■ **WHAT TO WORK ON**:
Only the lines from the line with "What build123d script" through the line with "knob_grip = 13" should be copied, exactly as they appear, with both ends kept.

■ **MATERIAL PROVIDED**:
-- start --
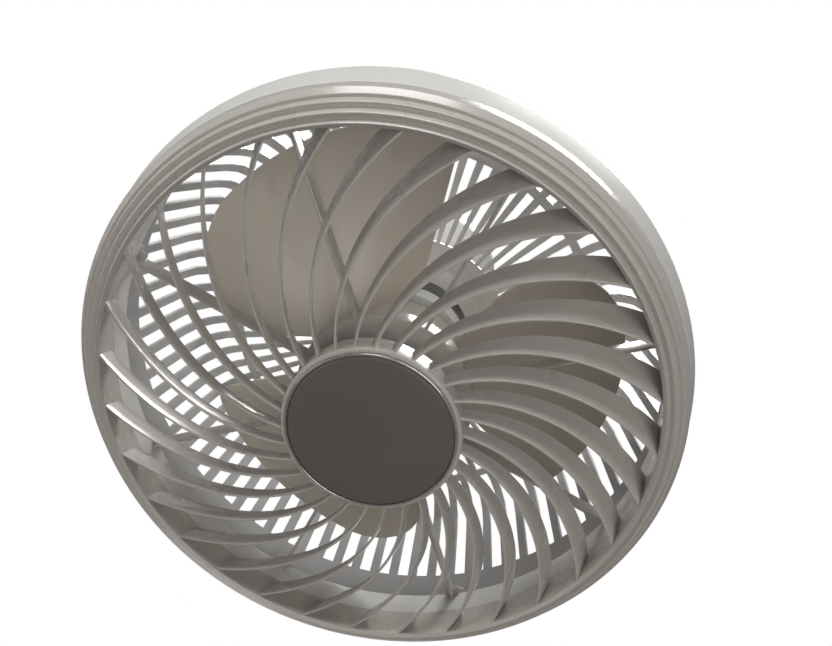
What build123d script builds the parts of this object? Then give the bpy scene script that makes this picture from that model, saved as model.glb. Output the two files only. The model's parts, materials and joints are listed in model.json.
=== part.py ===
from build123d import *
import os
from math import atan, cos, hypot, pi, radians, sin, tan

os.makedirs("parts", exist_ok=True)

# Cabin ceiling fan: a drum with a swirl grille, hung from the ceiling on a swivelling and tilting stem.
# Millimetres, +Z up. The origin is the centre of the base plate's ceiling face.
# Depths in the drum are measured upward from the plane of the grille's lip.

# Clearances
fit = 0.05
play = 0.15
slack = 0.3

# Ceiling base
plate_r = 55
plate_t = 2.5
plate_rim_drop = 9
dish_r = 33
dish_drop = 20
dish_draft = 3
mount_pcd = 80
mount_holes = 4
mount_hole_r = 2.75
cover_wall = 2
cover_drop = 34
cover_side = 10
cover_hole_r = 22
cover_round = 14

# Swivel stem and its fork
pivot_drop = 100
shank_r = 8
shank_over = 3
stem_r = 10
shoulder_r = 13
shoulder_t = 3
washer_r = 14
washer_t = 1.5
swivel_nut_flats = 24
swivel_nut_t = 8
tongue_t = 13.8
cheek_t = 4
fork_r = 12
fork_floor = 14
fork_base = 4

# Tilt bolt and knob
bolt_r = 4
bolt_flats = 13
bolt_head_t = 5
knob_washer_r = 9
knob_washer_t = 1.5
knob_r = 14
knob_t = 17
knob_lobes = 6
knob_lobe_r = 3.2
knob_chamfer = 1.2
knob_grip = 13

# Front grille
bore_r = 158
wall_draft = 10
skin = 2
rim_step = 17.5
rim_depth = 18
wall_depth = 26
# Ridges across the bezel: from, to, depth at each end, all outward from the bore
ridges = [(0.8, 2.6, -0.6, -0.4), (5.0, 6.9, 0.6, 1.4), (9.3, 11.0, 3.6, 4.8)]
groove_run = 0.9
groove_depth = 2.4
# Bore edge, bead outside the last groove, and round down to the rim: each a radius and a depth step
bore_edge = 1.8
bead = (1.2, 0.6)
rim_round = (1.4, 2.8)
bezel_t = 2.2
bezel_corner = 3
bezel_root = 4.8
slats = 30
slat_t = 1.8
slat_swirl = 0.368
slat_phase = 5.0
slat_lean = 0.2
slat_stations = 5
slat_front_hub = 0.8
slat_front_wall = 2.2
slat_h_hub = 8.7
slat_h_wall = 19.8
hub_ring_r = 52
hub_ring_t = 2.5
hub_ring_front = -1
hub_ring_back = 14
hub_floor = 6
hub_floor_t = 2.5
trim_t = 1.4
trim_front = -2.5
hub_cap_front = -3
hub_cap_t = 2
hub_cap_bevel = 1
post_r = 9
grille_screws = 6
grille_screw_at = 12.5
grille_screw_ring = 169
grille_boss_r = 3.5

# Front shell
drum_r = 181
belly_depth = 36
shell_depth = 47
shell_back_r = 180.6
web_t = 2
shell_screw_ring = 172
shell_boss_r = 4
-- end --
-- start --
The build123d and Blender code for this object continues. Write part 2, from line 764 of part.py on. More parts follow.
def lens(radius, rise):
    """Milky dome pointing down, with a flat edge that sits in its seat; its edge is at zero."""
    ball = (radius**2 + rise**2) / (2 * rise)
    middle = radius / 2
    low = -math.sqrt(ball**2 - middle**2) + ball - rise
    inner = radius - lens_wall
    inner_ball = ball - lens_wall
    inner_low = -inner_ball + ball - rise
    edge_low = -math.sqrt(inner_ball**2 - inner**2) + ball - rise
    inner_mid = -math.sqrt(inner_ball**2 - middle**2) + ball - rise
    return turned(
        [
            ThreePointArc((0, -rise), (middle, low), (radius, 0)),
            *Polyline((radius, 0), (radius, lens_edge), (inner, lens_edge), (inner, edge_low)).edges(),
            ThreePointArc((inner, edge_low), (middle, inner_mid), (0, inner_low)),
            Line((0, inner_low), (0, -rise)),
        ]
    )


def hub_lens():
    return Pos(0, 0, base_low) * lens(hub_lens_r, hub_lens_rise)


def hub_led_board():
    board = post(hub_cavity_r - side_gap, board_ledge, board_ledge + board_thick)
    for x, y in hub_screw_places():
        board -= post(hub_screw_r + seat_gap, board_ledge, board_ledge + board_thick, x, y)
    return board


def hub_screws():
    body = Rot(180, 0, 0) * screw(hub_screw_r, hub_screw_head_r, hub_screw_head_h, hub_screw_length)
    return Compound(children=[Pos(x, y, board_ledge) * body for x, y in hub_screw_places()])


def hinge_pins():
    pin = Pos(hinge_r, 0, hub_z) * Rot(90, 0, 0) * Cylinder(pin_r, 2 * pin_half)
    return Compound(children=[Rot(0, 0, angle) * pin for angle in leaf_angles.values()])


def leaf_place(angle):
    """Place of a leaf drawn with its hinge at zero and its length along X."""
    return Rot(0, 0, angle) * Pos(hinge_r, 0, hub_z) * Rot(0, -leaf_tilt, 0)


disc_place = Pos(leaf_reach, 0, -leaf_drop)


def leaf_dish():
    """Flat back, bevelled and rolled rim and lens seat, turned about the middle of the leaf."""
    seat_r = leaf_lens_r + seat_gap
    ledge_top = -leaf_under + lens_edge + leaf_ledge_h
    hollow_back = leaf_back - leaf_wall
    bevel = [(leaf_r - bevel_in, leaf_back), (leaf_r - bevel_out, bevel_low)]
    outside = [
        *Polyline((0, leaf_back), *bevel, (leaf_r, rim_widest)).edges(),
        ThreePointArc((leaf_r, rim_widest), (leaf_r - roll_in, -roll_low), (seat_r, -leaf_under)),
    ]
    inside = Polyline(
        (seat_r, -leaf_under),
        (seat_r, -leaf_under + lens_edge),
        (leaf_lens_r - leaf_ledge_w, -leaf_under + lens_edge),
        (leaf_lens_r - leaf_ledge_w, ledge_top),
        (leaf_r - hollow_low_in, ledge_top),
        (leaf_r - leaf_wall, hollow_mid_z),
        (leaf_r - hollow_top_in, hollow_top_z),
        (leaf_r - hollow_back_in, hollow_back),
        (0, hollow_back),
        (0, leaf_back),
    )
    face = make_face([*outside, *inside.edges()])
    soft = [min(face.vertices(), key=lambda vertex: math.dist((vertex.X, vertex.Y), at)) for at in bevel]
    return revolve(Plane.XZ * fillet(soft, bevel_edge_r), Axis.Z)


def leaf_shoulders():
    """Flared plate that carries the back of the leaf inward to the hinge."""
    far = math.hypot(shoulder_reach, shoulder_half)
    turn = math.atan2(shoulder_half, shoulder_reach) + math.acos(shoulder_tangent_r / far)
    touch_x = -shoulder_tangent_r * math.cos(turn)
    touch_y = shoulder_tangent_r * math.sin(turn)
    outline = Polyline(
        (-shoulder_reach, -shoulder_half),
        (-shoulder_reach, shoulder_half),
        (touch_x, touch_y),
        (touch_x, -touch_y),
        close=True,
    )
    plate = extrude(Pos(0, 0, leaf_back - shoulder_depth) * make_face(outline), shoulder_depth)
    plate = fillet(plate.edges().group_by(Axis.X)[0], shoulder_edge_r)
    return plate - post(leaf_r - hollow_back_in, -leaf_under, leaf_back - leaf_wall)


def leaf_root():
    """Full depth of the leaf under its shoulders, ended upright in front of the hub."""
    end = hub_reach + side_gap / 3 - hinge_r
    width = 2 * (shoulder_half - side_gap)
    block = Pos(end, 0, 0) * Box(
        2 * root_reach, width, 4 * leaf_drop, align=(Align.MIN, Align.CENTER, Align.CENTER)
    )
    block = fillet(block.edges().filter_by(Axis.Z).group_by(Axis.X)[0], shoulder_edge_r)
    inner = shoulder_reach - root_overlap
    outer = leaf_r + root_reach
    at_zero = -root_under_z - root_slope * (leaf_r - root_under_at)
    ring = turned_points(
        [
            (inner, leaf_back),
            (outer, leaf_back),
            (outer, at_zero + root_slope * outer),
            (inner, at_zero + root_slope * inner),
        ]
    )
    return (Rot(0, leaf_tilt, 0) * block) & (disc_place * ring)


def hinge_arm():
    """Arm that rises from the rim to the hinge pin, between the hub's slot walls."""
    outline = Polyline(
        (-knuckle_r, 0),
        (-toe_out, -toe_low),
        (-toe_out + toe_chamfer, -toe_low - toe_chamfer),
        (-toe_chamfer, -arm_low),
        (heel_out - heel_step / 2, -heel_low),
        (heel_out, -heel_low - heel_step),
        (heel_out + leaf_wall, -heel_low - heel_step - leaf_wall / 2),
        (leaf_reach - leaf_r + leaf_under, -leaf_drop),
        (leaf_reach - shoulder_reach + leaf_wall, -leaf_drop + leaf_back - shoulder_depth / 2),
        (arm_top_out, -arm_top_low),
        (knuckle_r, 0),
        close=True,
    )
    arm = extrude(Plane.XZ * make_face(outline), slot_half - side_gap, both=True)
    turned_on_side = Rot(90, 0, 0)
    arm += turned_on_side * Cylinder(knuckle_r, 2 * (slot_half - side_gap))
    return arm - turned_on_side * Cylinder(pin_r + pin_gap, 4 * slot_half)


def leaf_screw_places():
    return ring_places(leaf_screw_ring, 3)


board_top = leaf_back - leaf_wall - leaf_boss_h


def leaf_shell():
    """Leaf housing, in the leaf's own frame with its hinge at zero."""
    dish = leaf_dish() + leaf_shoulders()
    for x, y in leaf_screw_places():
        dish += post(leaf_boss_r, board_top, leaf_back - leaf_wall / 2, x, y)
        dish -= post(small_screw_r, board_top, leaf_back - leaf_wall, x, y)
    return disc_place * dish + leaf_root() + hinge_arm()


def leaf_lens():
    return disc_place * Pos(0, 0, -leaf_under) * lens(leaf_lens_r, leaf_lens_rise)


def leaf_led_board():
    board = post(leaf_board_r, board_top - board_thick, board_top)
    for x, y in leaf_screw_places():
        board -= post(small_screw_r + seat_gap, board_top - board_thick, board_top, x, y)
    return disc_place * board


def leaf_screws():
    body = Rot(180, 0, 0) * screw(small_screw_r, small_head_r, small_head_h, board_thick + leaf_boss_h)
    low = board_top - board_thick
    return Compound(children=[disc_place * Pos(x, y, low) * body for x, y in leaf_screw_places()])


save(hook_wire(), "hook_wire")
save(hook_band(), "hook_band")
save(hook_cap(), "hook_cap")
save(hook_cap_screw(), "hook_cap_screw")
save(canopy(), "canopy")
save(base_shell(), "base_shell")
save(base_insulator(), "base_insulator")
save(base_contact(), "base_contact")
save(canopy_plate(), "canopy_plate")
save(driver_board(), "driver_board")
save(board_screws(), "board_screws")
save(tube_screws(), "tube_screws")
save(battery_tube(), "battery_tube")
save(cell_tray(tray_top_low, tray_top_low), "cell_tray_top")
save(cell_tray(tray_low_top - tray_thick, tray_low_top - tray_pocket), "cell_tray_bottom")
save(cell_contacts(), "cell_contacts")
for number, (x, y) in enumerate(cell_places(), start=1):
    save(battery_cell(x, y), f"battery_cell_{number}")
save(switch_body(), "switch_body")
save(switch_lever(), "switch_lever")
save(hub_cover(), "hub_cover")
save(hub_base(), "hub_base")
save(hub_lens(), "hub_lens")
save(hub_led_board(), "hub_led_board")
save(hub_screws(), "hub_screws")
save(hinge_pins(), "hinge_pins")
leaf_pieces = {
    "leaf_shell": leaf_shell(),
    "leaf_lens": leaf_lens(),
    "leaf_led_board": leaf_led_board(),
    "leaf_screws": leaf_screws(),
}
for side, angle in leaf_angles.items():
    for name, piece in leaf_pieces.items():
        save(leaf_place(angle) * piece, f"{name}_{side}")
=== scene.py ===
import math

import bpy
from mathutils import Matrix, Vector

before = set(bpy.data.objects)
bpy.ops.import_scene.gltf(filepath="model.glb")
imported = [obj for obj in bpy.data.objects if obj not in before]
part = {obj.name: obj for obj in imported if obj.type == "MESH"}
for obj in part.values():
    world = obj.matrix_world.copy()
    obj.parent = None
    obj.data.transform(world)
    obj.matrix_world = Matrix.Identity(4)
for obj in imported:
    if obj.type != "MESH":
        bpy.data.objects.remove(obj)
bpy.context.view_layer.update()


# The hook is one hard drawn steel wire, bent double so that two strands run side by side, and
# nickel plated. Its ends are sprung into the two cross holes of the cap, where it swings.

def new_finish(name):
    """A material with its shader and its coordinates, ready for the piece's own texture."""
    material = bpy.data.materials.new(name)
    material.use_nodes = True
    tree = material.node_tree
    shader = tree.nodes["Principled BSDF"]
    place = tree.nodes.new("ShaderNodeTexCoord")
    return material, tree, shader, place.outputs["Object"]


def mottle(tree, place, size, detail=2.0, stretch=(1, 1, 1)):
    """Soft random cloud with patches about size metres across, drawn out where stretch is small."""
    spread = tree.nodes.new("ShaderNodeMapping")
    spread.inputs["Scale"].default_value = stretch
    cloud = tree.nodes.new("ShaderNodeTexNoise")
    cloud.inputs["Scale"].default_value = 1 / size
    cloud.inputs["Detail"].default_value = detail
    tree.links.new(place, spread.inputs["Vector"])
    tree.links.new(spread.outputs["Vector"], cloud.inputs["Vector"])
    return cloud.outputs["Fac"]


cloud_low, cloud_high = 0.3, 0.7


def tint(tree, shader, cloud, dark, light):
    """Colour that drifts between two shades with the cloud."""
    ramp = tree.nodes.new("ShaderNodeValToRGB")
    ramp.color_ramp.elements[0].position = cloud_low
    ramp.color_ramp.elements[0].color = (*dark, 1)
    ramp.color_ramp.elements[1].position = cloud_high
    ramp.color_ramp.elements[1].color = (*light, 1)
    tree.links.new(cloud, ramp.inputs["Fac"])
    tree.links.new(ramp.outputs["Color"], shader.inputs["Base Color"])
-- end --
■ **COMPLETE OUTPUT**:
What build123d script builds the parts of this object? Then give the bpy scene script that makes this picture from that model, saved as model.glb. Output the two files only. The model's parts, materials and joints are listed in model.json.
=== part.py ===
from build123d import *
import os
from math import atan, cos, hypot, pi, radians, sin, tan

os.makedirs("parts", exist_ok=True)

# Cabin ceiling fan: a drum with a swirl grille, hung from the ceiling on a swivelling and tilting stem.
# Millimetres, +Z up. The origin is the centre of the base plate's ceiling face.
# Depths in the drum are measured upward from the plane of the grille's lip.

# Clearances
fit = 0.05
play = 0.15
slack = 0.3

# Ceiling base
plate_r = 55
plate_t = 2.5
plate_rim_drop = 9
dish_r = 33
dish_drop = 20
dish_draft = 3
mount_pcd = 80
mount_holes = 4
mount_hole_r = 2.75
cover_wall = 2
cover_drop = 34
cover_side = 10
cover_hole_r = 22
cover_round = 14

# Swivel stem and its fork
pivot_drop = 100
shank_r = 8
shank_over = 3
stem_r = 10
shoulder_r = 13
shoulder_t = 3
washer_r = 14
washer_t = 1.5
swivel_nut_flats = 24
swivel_nut_t = 8
tongue_t = 13.8
cheek_t = 4
fork_r = 12
fork_floor = 14
fork_base = 4

# Tilt bolt and knob
bolt_r = 4
bolt_flats = 13
bolt_head_t = 5
knob_washer_r = 9
knob_washer_t = 1.5
knob_r = 14
knob_t = 17
knob_lobes = 6
knob_lobe_r = 3.2
knob_chamfer = 1.2
knob_grip = 13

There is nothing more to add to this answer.